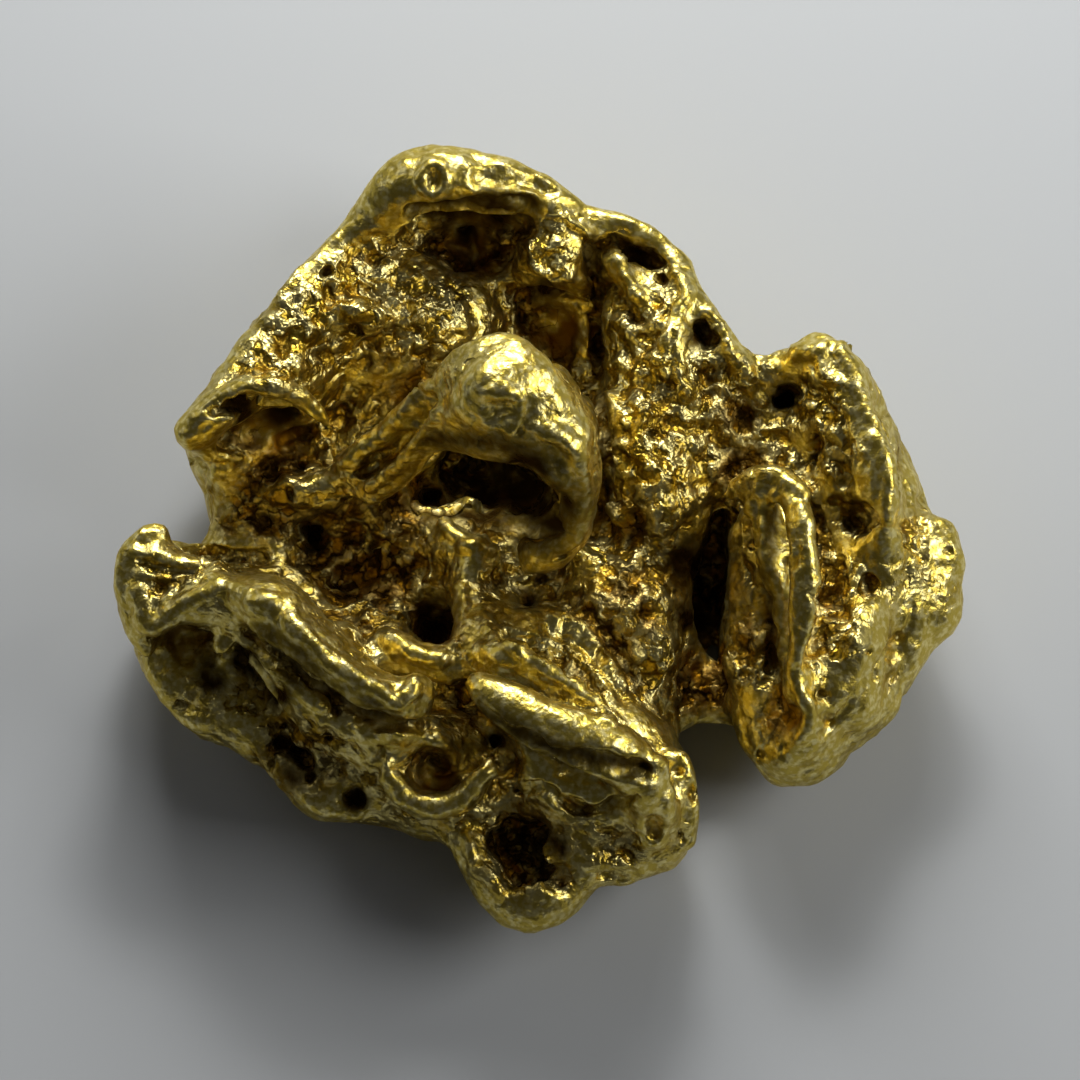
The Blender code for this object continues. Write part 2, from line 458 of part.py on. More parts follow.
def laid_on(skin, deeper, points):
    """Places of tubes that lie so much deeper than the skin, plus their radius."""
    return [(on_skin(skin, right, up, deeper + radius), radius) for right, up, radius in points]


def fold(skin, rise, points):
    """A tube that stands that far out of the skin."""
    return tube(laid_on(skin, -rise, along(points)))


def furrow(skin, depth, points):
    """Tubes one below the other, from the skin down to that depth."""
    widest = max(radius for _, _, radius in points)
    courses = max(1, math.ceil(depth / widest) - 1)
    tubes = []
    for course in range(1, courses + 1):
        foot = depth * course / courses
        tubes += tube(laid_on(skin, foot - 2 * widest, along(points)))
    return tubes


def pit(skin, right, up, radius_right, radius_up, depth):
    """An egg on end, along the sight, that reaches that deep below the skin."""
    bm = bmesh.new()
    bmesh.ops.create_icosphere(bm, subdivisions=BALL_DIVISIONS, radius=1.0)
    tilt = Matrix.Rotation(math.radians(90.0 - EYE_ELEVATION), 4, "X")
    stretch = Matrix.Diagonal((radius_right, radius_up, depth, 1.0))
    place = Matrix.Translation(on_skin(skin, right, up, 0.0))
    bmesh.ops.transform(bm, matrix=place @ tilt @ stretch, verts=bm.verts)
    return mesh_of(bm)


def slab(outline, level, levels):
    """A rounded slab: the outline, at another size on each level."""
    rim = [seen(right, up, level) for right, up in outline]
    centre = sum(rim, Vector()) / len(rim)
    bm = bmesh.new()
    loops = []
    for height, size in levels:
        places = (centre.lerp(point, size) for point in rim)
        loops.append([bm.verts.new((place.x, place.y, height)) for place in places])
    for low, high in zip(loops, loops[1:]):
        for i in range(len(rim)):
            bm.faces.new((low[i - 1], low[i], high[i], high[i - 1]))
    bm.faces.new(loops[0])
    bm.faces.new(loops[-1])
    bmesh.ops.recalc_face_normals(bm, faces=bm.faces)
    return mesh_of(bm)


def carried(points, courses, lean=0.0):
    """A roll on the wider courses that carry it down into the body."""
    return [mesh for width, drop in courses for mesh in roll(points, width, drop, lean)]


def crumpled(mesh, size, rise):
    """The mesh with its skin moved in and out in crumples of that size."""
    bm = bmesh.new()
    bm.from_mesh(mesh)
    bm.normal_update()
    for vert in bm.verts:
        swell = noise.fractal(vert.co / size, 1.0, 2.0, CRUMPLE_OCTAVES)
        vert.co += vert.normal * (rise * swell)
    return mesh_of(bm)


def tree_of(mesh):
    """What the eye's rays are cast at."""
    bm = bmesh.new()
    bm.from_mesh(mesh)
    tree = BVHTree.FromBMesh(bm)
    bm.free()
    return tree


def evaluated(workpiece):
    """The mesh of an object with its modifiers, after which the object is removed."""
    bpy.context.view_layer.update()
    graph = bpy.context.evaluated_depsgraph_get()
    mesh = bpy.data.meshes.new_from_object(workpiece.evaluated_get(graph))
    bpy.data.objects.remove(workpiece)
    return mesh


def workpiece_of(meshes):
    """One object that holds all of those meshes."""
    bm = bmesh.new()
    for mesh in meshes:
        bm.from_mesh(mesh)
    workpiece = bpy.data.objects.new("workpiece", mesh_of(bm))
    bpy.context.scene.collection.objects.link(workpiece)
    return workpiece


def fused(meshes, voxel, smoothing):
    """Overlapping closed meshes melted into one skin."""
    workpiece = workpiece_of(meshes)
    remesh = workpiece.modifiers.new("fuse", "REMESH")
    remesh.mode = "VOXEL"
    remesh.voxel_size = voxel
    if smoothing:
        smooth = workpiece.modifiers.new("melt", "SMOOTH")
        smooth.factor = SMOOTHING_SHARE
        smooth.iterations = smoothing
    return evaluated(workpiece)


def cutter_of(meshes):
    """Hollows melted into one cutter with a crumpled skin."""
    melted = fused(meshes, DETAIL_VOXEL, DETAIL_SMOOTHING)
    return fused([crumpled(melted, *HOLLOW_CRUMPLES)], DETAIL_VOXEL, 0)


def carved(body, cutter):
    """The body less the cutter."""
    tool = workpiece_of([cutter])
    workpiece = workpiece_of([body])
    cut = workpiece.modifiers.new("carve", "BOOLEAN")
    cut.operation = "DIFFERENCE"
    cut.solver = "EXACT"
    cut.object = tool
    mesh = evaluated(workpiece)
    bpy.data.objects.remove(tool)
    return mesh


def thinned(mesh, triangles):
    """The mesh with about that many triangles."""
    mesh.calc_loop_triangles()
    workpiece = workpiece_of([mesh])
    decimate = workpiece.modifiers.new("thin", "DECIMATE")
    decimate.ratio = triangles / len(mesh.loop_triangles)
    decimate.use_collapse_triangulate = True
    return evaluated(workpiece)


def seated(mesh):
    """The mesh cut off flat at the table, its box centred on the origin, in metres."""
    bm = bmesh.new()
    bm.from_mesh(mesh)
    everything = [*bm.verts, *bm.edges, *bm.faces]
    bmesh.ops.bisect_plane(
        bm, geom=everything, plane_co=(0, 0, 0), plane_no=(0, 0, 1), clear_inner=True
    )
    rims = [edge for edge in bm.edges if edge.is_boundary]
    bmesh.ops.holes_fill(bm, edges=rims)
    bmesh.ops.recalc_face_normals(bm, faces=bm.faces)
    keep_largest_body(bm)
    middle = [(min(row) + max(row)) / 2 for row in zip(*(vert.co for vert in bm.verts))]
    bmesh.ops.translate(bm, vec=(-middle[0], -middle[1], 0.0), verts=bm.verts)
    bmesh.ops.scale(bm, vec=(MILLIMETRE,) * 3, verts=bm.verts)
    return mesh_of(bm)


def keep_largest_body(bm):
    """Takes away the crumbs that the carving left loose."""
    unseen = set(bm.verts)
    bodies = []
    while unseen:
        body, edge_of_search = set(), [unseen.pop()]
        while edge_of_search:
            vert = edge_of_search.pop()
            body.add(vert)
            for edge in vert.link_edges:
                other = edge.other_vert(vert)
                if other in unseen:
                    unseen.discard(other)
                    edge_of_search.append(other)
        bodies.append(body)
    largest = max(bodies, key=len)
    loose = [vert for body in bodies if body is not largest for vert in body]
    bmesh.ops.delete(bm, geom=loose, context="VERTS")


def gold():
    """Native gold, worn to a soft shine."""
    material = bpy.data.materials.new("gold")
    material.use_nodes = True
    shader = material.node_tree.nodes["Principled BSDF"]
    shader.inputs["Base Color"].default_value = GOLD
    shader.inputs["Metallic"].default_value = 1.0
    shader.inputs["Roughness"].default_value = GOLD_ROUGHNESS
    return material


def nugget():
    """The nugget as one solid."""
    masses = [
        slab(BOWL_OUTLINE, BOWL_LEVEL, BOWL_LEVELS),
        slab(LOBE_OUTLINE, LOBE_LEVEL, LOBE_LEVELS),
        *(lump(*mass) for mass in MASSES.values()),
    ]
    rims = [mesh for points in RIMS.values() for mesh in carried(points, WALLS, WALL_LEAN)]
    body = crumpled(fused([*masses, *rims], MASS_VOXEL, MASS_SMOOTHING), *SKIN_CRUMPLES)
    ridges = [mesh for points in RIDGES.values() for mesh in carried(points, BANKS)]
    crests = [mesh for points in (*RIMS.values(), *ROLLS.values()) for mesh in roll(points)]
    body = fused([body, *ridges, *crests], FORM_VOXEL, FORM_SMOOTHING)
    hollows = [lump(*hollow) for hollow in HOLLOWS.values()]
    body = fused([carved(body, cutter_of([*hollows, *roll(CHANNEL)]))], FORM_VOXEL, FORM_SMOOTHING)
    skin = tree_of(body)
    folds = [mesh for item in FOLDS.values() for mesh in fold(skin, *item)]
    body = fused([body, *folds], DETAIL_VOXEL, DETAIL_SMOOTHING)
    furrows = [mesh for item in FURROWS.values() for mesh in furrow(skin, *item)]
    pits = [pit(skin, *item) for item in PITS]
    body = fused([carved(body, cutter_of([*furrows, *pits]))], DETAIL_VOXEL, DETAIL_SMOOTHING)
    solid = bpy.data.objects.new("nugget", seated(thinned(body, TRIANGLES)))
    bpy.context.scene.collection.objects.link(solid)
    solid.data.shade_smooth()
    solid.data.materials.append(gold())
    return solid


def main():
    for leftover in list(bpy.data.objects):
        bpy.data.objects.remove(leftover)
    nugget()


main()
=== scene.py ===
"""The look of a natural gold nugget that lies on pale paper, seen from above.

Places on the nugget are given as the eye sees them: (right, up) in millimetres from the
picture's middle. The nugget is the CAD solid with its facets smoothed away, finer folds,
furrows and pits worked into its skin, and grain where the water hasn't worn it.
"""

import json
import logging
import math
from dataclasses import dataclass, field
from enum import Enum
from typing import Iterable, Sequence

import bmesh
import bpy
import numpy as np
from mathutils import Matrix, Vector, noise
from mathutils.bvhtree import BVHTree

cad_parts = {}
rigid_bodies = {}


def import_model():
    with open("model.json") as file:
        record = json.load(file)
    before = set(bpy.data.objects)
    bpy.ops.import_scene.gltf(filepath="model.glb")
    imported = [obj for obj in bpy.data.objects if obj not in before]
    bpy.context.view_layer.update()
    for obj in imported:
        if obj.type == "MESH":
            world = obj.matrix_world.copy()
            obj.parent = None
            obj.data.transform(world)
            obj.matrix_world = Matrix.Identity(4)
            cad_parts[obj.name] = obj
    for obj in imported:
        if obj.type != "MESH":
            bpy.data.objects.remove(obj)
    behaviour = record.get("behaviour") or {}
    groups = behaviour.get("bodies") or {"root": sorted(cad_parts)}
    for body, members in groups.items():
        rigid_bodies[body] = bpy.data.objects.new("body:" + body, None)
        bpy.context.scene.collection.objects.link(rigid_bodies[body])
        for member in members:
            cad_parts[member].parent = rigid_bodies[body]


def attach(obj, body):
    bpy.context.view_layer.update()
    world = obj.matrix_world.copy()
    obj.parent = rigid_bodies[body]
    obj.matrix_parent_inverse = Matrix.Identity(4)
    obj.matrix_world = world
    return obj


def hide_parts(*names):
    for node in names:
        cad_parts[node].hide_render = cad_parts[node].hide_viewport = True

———

Only the lines from the one with "furrows = [mesh" up to the one with "cad_parts[obj.name] = obj" should be repeated, both included, exactly as they appear.

▶ EXERCISE ANSWER:
    furrows = [mesh for item in FURROWS.values() for mesh in furrow(skin, *item)]
    pits = [pit(skin, *item) for item in PITS]
    body = fused([carved(body, cutter_of([*furrows, *pits]))], DETAIL_VOXEL, DETAIL_SMOOTHING)
    solid = bpy.data.objects.new("nugget", seated(thinned(body, TRIANGLES)))
    bpy.context.scene.collection.objects.link(solid)
    solid.data.shade_smooth()
    solid.data.materials.append(gold())
    return solid


def main():
    for leftover in list(bpy.data.objects):
        bpy.data.objects.remove(leftover)
    nugget()


main()
=== scene.py ===
"""The look of a natural gold nugget that lies on pale paper, seen from above.

Places on the nugget are given as the eye sees them: (right, up) in millimetres from the
picture's middle. The nugget is the CAD solid with its facets smoothed away, finer folds,
furrows and pits worked into its skin, and grain where the water hasn't worn it.
"""

import json
import logging
import math
from dataclasses import dataclass, field
from enum import Enum
from typing import Iterable, Sequence

import bmesh
import bpy
import numpy as np
from mathutils import Matrix, Vector, noise
from mathutils.bvhtree import BVHTree

cad_parts = {}
rigid_bodies = {}


def import_model():
    with open("model.json") as file:
        record = json.load(file)
    before = set(bpy.data.objects)
    bpy.ops.import_scene.gltf(filepath="model.glb")
    imported = [obj for obj in bpy.data.objects if obj not in before]
    bpy.context.view_layer.update()
    for obj in imported:
        if obj.type == "MESH":
            world = obj.matrix_world.copy()
            obj.parent = None
            obj.data.transform(world)
            obj.matrix_world = Matrix.Identity(4)
            cad_parts[obj.name] = obj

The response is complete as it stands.